** start Data excerpt **

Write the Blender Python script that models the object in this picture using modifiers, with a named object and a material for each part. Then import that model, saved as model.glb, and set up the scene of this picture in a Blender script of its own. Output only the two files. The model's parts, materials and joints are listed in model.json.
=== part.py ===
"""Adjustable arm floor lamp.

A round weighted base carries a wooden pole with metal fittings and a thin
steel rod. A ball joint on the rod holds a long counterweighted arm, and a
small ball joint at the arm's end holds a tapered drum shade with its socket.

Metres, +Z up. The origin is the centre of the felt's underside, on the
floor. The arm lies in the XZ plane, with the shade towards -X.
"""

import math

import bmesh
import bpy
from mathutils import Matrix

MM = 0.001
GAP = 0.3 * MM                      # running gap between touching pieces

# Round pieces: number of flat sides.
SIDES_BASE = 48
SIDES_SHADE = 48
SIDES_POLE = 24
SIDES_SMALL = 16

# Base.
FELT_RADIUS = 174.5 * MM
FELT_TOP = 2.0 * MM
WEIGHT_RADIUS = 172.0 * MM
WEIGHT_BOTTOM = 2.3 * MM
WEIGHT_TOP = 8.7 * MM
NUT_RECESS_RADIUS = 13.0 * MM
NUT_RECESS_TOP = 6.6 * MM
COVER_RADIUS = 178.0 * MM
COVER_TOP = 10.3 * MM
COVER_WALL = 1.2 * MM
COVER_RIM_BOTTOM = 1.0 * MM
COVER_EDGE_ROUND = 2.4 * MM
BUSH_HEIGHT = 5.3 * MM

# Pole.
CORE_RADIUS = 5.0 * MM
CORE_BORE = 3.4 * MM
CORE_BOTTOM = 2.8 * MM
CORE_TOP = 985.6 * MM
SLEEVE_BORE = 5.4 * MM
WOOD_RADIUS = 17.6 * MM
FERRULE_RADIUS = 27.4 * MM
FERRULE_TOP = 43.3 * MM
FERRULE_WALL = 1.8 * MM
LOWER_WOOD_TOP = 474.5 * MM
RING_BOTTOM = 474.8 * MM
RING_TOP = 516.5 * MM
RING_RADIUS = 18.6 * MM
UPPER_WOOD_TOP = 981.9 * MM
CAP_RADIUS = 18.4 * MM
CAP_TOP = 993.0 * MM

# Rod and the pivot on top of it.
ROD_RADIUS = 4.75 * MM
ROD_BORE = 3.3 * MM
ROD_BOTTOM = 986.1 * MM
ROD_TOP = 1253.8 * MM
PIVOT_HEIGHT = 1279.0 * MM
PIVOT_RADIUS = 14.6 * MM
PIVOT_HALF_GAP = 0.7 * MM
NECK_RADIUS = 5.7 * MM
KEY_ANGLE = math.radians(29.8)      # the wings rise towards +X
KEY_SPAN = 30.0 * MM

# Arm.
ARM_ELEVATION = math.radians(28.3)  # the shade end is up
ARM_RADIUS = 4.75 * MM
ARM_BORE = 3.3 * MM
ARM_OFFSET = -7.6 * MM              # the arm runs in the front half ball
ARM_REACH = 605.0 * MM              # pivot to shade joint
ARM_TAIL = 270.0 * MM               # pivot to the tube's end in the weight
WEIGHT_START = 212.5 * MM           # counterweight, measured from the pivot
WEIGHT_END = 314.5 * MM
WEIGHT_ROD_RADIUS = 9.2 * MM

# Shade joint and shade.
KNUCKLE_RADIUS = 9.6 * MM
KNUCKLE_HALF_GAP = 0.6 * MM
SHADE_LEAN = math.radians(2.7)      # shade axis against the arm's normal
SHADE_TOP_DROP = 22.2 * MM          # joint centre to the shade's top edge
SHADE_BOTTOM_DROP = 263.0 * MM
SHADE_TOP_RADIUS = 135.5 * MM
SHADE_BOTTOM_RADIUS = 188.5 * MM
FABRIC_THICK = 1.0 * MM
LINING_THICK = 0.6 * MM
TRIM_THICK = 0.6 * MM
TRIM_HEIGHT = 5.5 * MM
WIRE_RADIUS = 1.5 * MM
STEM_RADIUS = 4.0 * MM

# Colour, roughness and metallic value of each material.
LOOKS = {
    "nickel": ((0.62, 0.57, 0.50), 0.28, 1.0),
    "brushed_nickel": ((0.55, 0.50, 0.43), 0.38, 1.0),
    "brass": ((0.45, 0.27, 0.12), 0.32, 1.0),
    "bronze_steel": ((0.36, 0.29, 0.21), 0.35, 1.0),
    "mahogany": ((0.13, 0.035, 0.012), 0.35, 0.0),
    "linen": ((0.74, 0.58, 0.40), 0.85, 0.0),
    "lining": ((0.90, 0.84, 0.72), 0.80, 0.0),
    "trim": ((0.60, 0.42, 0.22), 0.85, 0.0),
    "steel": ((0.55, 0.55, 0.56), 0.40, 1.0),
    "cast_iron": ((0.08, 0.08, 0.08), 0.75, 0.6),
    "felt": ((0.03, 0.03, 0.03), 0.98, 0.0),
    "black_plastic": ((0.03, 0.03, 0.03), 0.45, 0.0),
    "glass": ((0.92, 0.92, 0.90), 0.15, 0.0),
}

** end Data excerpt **

* **Short problem**: Where a line of the material above holds the string "with", copy that line.

* **Written answer**:
Write the Blender Python script that models the object in this picture using modifiers, with a named object and a material for each part. Then import that model, saved as model.glb, and set up the scene of this picture in a Blender script of its own. Output only the two files. The model's parts, materials and joints are listed in model.json.
A round weighted base carries a wooden pole with metal fittings and a thin
small ball joint at the arm's end holds a tapered drum shade with its socket.
floor. The arm lies in the XZ plane, with the shade towards -X.